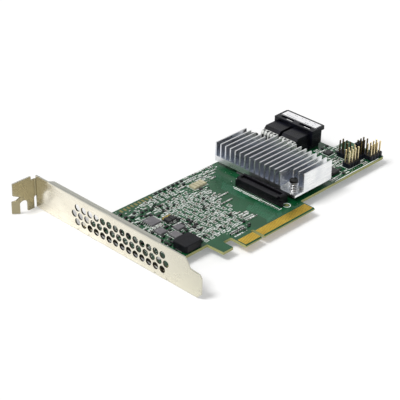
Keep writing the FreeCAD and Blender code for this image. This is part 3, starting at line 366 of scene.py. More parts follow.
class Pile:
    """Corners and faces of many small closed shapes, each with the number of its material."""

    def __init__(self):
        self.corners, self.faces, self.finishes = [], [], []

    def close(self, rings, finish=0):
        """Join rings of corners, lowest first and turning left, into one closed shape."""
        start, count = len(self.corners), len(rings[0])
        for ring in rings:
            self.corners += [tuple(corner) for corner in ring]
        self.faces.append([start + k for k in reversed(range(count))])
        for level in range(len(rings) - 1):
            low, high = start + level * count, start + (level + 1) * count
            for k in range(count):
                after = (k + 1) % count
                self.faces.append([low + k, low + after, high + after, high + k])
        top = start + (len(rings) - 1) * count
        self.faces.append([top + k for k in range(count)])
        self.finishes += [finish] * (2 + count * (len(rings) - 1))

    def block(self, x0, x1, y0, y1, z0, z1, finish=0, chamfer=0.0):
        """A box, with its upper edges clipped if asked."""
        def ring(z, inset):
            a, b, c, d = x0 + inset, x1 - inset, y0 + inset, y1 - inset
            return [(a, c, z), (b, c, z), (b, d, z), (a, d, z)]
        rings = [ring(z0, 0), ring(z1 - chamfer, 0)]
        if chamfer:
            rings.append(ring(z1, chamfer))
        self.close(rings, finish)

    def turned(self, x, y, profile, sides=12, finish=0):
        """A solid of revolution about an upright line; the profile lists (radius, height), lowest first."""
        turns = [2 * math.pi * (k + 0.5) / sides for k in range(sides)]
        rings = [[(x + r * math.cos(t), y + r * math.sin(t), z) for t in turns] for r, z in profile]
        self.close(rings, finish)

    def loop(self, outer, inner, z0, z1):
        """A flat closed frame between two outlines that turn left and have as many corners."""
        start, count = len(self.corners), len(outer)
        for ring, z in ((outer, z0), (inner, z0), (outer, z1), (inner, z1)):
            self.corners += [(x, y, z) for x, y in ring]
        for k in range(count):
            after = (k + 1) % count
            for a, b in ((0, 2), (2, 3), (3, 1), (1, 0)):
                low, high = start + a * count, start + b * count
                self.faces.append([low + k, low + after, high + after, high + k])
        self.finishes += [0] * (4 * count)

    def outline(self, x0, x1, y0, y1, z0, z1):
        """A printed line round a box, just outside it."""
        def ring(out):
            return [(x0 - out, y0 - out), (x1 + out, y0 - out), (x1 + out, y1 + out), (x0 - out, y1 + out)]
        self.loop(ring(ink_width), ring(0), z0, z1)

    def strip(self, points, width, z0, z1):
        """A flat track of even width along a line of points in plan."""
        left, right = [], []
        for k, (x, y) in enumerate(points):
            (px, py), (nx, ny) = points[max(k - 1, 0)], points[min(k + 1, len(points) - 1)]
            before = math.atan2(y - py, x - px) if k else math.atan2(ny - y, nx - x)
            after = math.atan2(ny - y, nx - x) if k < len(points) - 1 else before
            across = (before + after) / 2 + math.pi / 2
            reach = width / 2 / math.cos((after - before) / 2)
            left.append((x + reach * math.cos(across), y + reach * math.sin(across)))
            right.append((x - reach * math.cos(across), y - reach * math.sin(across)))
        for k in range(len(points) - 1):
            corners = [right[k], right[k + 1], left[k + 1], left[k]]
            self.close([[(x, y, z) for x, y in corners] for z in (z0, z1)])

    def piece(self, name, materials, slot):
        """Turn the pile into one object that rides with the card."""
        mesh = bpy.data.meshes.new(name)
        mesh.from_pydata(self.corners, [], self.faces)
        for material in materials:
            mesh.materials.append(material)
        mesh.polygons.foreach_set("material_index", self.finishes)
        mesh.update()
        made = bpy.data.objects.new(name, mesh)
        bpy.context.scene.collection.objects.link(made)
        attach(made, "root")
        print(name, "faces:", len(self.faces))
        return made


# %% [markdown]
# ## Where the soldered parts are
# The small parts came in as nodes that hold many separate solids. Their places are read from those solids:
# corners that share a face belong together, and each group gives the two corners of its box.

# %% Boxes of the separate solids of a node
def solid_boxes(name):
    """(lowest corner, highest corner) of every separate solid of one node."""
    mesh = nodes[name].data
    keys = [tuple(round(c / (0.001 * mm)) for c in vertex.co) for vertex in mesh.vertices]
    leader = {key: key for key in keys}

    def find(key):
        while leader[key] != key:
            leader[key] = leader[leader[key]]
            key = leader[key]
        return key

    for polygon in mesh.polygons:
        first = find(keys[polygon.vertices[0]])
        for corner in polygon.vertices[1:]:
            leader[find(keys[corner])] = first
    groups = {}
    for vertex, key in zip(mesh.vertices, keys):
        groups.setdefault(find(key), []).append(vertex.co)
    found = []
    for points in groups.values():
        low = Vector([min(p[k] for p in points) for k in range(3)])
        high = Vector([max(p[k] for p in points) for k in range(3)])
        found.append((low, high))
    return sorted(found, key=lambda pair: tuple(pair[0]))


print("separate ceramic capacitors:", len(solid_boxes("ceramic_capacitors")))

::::

● **Instructions for the task**: Copy exactly the lines that run from the first line of the data to the line containing "and faces of", please, with both ends included and nothing else.

● **Response to this exercise**:
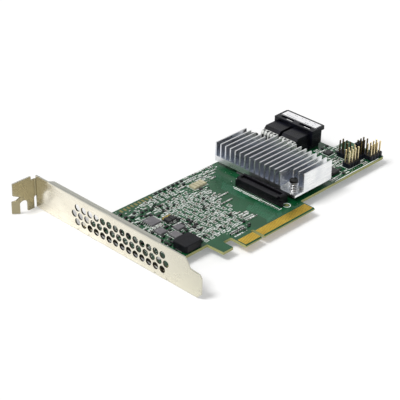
Keep writing the FreeCAD and Blender code for this image. This is part 3, starting at line 366 of scene.py. More parts follow.
class Pile:
    """Corners and faces of many small closed shapes, each with the number of its material."""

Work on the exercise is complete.